Articles on data are typically about how to enhance, improve, or manage data accuracy. Data accuracy is important, it is critical, but it’s only one facet of the broader theme of data usability. The data you have might be 100% accurate, but it still might not be worth much at all if it isn’t usable.

At Iron Horse, we look at data and view it through the eyes of data usability (and decidedly not only data accuracy). Data usability, as we define it, is the level or the state of the data you have (typically evaluated at the field level) and how it fits its purpose. How do you know if your data is usable? Here are the five and a half pillars we look at when assessing a B2B SaaS organization’s marketing data for usability.

1. Accuracy.

 In simplest terms, is the field based value correct or incorrect?

2. Precision.

For attributes that describe a company, opportunity, contact, etc. how granular and precise is the data? A good way to think about it is that for each attribute there’s a continuum from very broad to very precise that the attribute can be specified. As an example, think of collecting data for the field industry. At what level do your marketing and sales use cases require the data to be. Let’s say that a company is in manufacturing and builds boats; the continuum would look something like this (fromNAISCS):

  • 31-33 – Manufacturing (broad)
    • 336 – Transportation equipment manufacturing (precise)
      • 3366 – Ship and boat building
        • 336612 – Boat building (very precise)

3. Connectivity.

How integrated is the data with other data sources and data objects?
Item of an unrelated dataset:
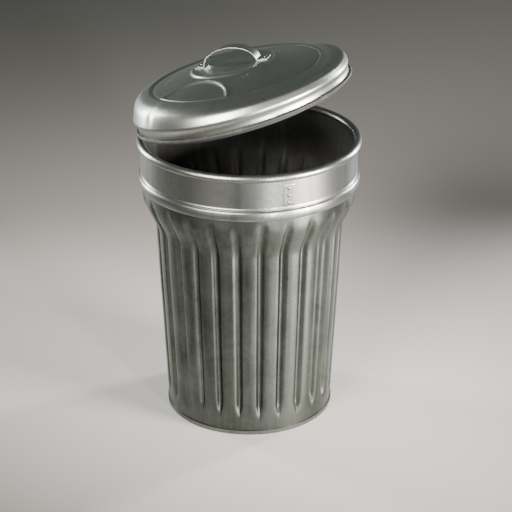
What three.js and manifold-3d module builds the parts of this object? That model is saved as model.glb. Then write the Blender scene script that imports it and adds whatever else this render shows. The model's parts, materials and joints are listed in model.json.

As an example, having lead records that are accurate and precise is great, but if they are connected to other data objects such as accounts, support tickets, activities, web visits, product usage and campaigns then the data becomes more valuable. These data objects can then be used to drive additional personalization, segmentation and reporting options. In short, synergy occurs.

4. Population.

This looks at how consistently populated the field is across your data set. A field can be accurate, precise, and integrated with related information, but if it’s only found in a handful of records, its value decreases. For example, if a field is only populated five percent of the time it becomes difficult to use this field to drive personalization or any type of segmentation/filtering.

5. Standardization.

How structured is the data in the field? Structured data (think fields that are picklists or auto-complete) is critical for segmentation and filtering, but less important when it comes to fields primarily used for personalization.

5 1/2. Form.

Form is all about appearance and the way the data is expressed. We call this pillar 5 ½ as you can make a good argument that it really is part of standardization (so it really shouldn’t be called out separately). We agree with you, but it made for a catchy blog post title. Beyond that, though, we want to separate it out as data can be standardized, but at the same time have a form factor that makes it all but impossible to use. As an example, a former company I worked with had a CRM that was integrated with its ERP. Every night, the ERP force capitalized the first name, last name, and title fields. This made these fields nearly impossible to use for emails because an email that starts with “Dear JASON” or “Hi KELLY” and weaves a TITLE into the middle of a paragraph isn’t good marketing.

When assessing your marketing data, what else do you look at? Please tell me that you look at more than just data accuracy.